No firm should proceed on a vague hope of being paid as expenses pile up. Once bills have been sent out, firms must closely track clients’ payments and vigorously pursue collection on those that are behind. Forgetting or ignoring the receivables of "old" clients results in the failure to collect outstanding bills and dramatically lowers cash flow. The more lenient a firm’s terms to clients, the more cash it will need while awaiting payment. Conversely, tough credit terms (such as charging interest on unpaid balances) are likely counterproductive—clients who won’t pay their bill won’t pay the interest, either. Never give in to the temptation to extend credit in the hope that the client will offer more work. In a worst-case situation, end the engagement. ABA Model Rule of Professional Conduct 1.16 allows lawyers to withdraw if the client has not met an obligation to pay and the lawyer has given adequate warning that representation will end.

Reduce Overhead

All law firms have a finite limit to discretionary spending. Non-discretionary spending (payment of loans, utility bills and taxes) is mandatory. Anything else can be considered discretionary spending—overhead is the common term. Money spent for space and staffing may be hard to cut, but there are ways to do it. Money spent for technology and marketing offer additional and likely easier reductions, though not necessarily wise ones. Where to “cut” expenditures is always a painful discussion and care must be taken to consider the firm’s strategic plan and the economy’s impact on the firm. Every firm is different, but smart firms pursue overhead reduction throughout the business cycle rather than waiting until income slows.

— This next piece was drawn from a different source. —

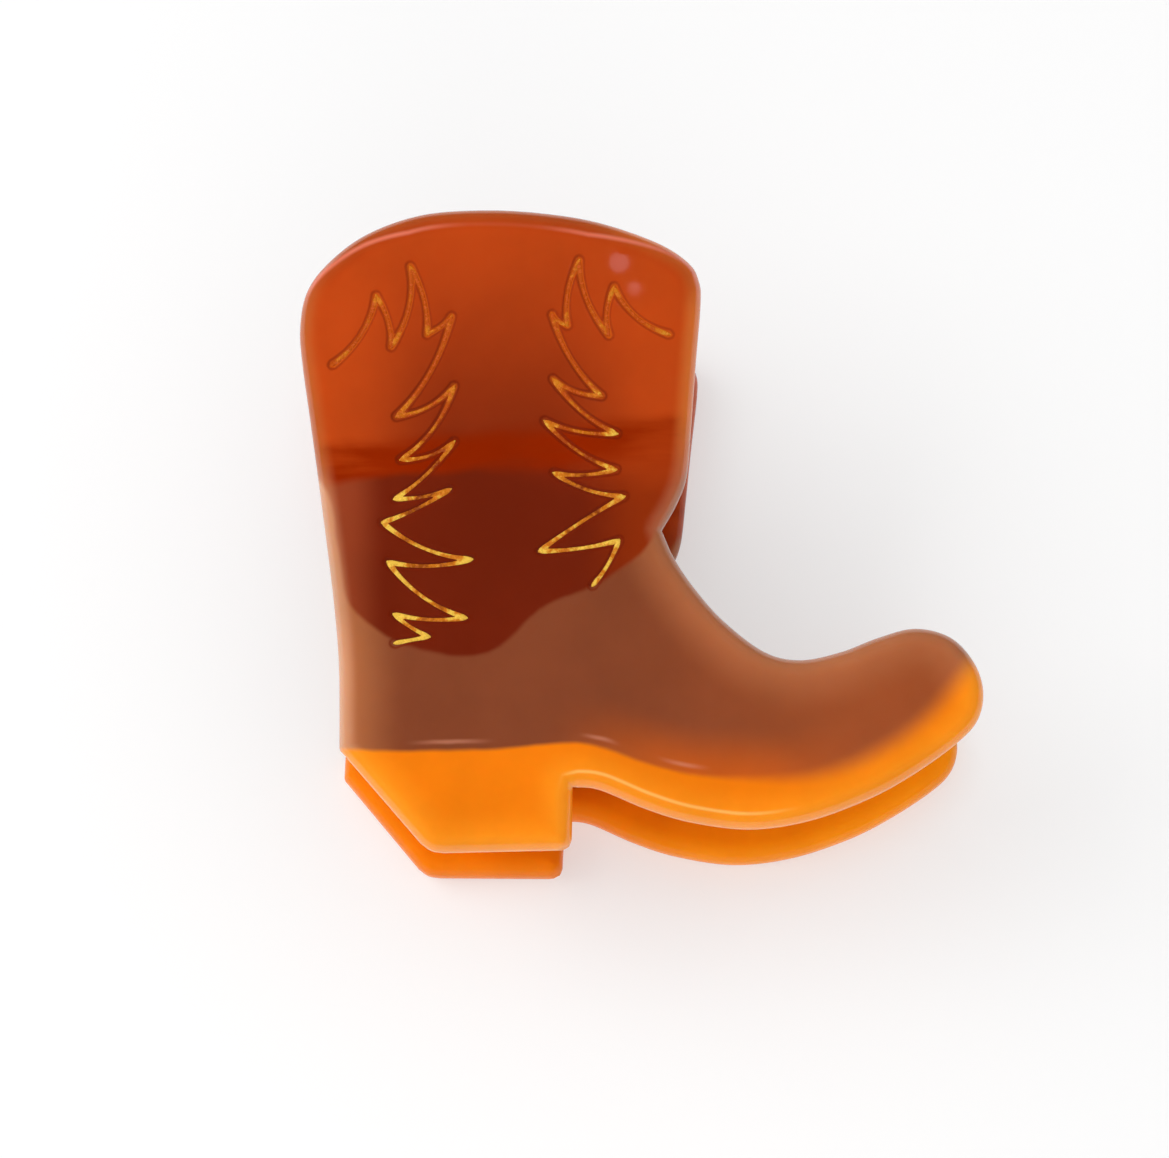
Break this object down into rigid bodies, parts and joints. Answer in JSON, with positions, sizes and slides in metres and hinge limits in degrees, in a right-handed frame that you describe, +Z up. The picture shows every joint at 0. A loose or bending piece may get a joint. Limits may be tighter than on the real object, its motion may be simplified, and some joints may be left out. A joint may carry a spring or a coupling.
{
  "type": "boot-shaped hair claw clip",
  "caption": "Hair claw clip: two boot-shaped translucent plates hinged on a sprung pin, with interlocking teeth inside; squeeze the boot tops to open.",
  "frame": {"origin": "foot of the hinge's middle on the resting face: the rear plate's outer face, straight below the middle of the pin", "axes": "+X along the hinge pin towards the boot's toe, +Y from the hinge towards the boot's top, +Z up from the resting face through the rear plate to the front plate"},
  "size_m": [0.0761, 0.0745, 0.0433],
  "materials": {
    "acetate_red": "polished translucent red-brown acetate",
    "acetate_brown": "polished translucent smoky brown acetate",
    "acetate_amber": "polished translucent amber acetate",
    "gold_fill": "gold filled engraving",
    "spring_steel": "bright drawn wire"
  },
  "bodies": {
    "rear_jaw": {"rear_shaft": "acetate_red", "rear_vamp": "acetate_brown", "rear_sole": "acetate_amber", "rear_stitch_left": "gold_fill", "rear_stitch_right": "gold_fill", "rear_comb": "acetate_amber", "rear_lug_left": "acetate_red", "rear_lug_right": "acetate_red", "hinge_pin": "spring_steel", "pin_collar_left": "spring_steel", "pin_collar_right": "spring_steel", "torsion_spring": "spring_steel"},
    "front_jaw": {"front_shaft": "acetate_red", "front_vamp": "acetate_brown", "front_sole": "acetate_amber", "front_stitch_left": "gold_fill", "front_stitch_right": "gold_fill", "front_comb": "acetate_amber", "front_lug_left": "acetate_red", "front_lug_right": "acetate_red"}
  },
  "joints": [
    {"name": "jaw_hinge", "type": "hinge", "parent": "rear_jaw", "child": "front_jaw", "pos_m": [0, 0, 0.01825], "axis": [-1, 0, 0], "range_deg": [0, 45], "stiffness_Nm_per_rad": 0.2, "springref_deg": -45.84, "deforming": ["torsion_spring"]}
  ]
}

This has held particularly true for large firms that grew through mergers. Combining law firms to make them bigger actually makes them better only when the parties have thought through what they want to accomplish and what synergies exist between them. Consider the former 600-lawyer Thelen Reid, which dissolved in 2008. When the firm announced its first layoffs, it stated that the layoffs were the result of not only a downturn in business, but of redundancies following the firm’s 2006 merger with a New York-based firm. Why did the firm wait two years to address such redundancies? Would it have advised corporate clients to do the same?

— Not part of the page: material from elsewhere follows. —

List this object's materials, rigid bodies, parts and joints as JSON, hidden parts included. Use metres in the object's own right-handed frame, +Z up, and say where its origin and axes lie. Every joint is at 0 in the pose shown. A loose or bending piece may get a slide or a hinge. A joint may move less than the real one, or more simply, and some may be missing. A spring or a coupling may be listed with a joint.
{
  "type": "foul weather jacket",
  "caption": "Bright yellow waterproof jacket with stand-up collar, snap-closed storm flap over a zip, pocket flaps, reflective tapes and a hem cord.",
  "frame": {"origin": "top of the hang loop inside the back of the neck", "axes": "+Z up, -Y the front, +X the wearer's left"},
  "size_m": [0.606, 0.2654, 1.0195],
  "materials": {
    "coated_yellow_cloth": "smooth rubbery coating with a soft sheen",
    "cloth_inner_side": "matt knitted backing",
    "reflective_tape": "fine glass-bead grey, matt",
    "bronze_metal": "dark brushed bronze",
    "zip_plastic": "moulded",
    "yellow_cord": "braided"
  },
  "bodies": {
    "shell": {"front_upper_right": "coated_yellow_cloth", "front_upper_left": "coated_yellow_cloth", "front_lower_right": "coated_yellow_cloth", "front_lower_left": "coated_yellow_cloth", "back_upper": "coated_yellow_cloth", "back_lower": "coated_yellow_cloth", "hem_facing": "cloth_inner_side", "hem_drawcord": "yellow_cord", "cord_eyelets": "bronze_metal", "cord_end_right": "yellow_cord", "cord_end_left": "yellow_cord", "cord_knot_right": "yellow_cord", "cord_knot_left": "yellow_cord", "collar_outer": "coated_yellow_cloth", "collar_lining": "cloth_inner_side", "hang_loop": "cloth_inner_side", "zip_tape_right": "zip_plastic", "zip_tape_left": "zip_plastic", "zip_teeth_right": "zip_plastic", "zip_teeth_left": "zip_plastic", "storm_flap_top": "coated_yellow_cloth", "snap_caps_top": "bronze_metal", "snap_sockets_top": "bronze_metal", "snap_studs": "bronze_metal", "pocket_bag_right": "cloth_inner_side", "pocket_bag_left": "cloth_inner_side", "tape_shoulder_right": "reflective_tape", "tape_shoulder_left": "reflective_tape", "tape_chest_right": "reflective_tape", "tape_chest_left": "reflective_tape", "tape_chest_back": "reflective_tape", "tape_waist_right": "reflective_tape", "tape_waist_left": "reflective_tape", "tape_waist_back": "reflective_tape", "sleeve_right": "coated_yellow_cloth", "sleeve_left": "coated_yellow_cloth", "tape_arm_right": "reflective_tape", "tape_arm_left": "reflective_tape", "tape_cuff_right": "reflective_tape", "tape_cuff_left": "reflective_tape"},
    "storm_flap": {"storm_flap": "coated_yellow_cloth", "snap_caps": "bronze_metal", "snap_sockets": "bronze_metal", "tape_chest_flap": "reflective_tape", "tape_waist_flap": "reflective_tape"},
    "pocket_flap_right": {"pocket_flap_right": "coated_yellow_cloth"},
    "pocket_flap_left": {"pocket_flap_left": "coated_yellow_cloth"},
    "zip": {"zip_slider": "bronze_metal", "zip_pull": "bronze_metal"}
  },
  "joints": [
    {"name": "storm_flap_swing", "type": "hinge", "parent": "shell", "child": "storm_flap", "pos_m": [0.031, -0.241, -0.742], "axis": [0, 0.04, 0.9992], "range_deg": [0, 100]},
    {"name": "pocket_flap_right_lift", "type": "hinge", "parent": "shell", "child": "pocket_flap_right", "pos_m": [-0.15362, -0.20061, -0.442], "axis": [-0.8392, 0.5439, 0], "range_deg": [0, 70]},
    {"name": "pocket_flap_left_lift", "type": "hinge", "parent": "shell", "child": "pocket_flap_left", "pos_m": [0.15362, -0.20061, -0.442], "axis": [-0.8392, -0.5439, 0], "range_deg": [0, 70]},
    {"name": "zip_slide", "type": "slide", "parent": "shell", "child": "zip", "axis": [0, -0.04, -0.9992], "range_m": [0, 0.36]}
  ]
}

However, indiscriminate staff reductions are not always the right strategy, either. Too often, when driven by perceived or real economic pressures, firms have made hasty and harmful decisions by cutting attorneys too far too fast rather than transferring them to other still performing practice areas. These lawyers are trained in the culture of the firm, presumably capable, and often recruited at great expense and should be able to learn new technical skills. Certainly lawyers who do not generate the profit to cover their cost are candidates for layoff, but cutting without a measured assessment of what and where to cut eliminates muscle and not just fat. We will likely see the effect when the economy fully recovers and firms must scramble to catch up with client demand in a post-layoff environment.

Learn the Rules

Because they begin practice behind the curve compared to other service providers, lawyers definitely need better business sense. Most lawyers still enter law school with an undergraduate degree in the liberal arts. Law school curricula have little business focus, and many professors view the law as a profession in which any business training is trade-oriented and therefore inappropriate for law schools. The problem is too often perpetuated throughout a lawyer’s lifetime by a lack of professional training in management and client service issues. Lawyers learn the rules in these areas from the school of hard knocks and the recession has provided the equivalent of a graduate school course. With every crisis there comes opportunity, and firms that have learned the lessons of the Great Recession will find the most opportunities in the post-recession world.